One of the concepts Nietzsche wants to assert is the notion that suffering is a cosmic principle (even the gods suffer, and this is most especially embodied in Dionysos): see variously pp. 40, 44, 45, 48. And he seems also to believe that humans share in the tragic by sharing in suffering (which strongly suggests that the suffering that is at the heart of the tragic is NOT divine punishment; it is a condition of existence itself). So, for example, Nietzsche writes on p. 40: "... the archetype of man, the expression of his highest and most intense emotions, an inspired reveller enraptured by the closeness of his god, a sympathetic companion in whom the gods suffering is repeated ..." Please note that this notion of the human as "sympathetic" (feeling pity towards) the tragic victim / hero is at once like AND unlike the "empathy" or pity that Aristotle claims as one of the central tragic emotions (recall that Aristotle believes the tragic plot culminating in catharsis powerfully evokes our empathy or compassion for the hero who is essentially innocent of the tragic deeds and yet still feels deep remorse, even a kind of accountability [because of the hamartia that set the tragic sequence in motion ... even if this "mistake" was done unwittingly]). Nietzsche isn't totally rejecting this Aristotelian compassion for the one who suffers, but he seems to suggest that this sort of suffering is the condition of ALL who exist (humans and gods alike), so the empathetic connection to the tragic hero is really a sort of generalized recognition of what he has earlier called the "horror of existence" (p. 22 ... and elsewhere, "the horror and absurdity of existence" p. 40), that is, terrible for everyone and not just for the particular tragic hero. For a rich if enigmatic statement of how and why humans and gods share in this condition (a very different notion from Szondi's sense of the human-divine gap), see his brief statement about "Aeschylus' view of the world" on p. 48 (he refers there to "the power of both suffering worlds [human AND divine] compelling reconciliation, metaphysical unity").

All this begs the question: if tragedy is so horrible, why then do we often feel exhilirated by it? This goes to the core issue of the Birth of Tragedy, Nietzsche's notion that the fusion of the Apollonian with the Dionysian perspective (or order with chaos, beauty with terror) permitted the aestheticization of suffering (see pp. 23-26): in other words, our tragic condition became, if not precisely intelligible, at least a work of art. This seems to be the meaning of his very cryptic statement that "the world is justified only as an aesthetic phenomenon" (p. 8; NOT, that is, a moral or intelligible phenomenon); later he expands this slightly: "we can ... assume for our own part that we are images and artistic projections for the true creator of the world, and that our highest dignity lies in the meaning of works of art--for it is only as an aesthetic phenomenon that existence and the world are eternally justified" (p. 32 ... read this whole page). And then again on p. 39: The chorus of Greek tragedy "was a consolation to the Hellene [that is, to the Greek mind], thoughtful and uniquely susceptible as he was to the tenderest and deepest suffering, whose piercing gaze has seen to the core of the terrible destructions of world history and nature's cruelty ... He is saved by art, and through art has saved him for itself."
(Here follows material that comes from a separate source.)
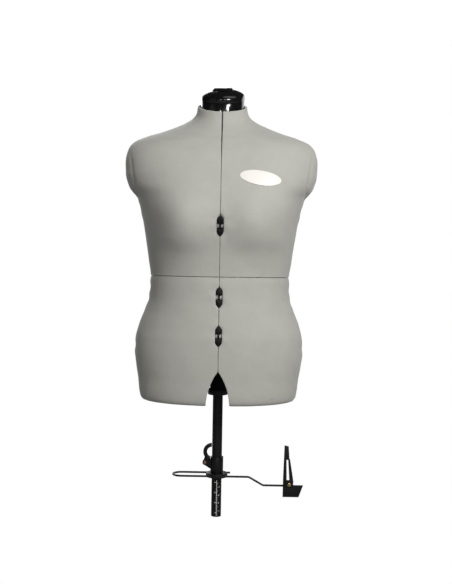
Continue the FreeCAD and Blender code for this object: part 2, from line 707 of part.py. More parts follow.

Nietzsche likes to use the world "redemption" of this saving possibility. And to the extent he also speaks of how the god who "suffers" is also "exalted," one might be inclined to read back into this notion some Christian understanding of Jesus of the cross, the son of God who dies in agony. And we might even extend that notion to the Christian sense that true devotion means that we should share in that suffering or "passion" (see p. 44). That would be wrong only in the sense that Nietzsche so clearly despises traditional Christian doctrine; and indeed, Jesus' suffering is meant, ultimately, as a gateway beyond suffering to "glory," "salvation," communion with God, goodness, love, etc. (just as Nirvana is, for Buddhists, a "space" beyond all suffering). It might be more to the point to say that, for Nietzsche, to the extent the Christian "myth" of suffering has any authenticity, it is only because Jesus' passion replicates the archetypal suffering: that of Dionysos himself. I would say that Nietzsche believes that the Christians (at least the ones who came to dominate the Roman Catholic Church--like St. Augustine, who was a Greek scholar--and these same Christians destroyed the more mystical Eastern / Egyptian Christianity of the Gnostics and other mystery cults) failed to understand the radical nature of Jesus' suffering. And in place of the "aesthetic" Jesus, they created the moral "obedient" Jesus, who submits or resigns himself to suffering (on p. 10 Nietzsche dismisses the notion of resignation). What he wants instead is a triumphant celebration of suffering as the meaning of existence itself, and he feels that Christianity ultimately avoids that confrontation and so ultimately despises life itself: "From the start Christianity was, essentially and fundamentally, the embodiment of disgust and antipathy for life" (pp. 8-9); and it is not surprising, then, that he also believes that Christianity "relegates ... all art ... to the realm of falsehood" [p. 8]).

One final note. There are times when Nietzsche seems to be suggesting a certain sort of affinity between Greek paganism and Judeo-Christianity: see pp. 49-50 for example. But in the end he seems to believe that the Jewish and later Christian (and certainly now Muslim) notion of "evil" fundamentally separates the two religious traditions. You will have a chance to comment on this (if you want) in the discussion questions for February 6th ... if you dare!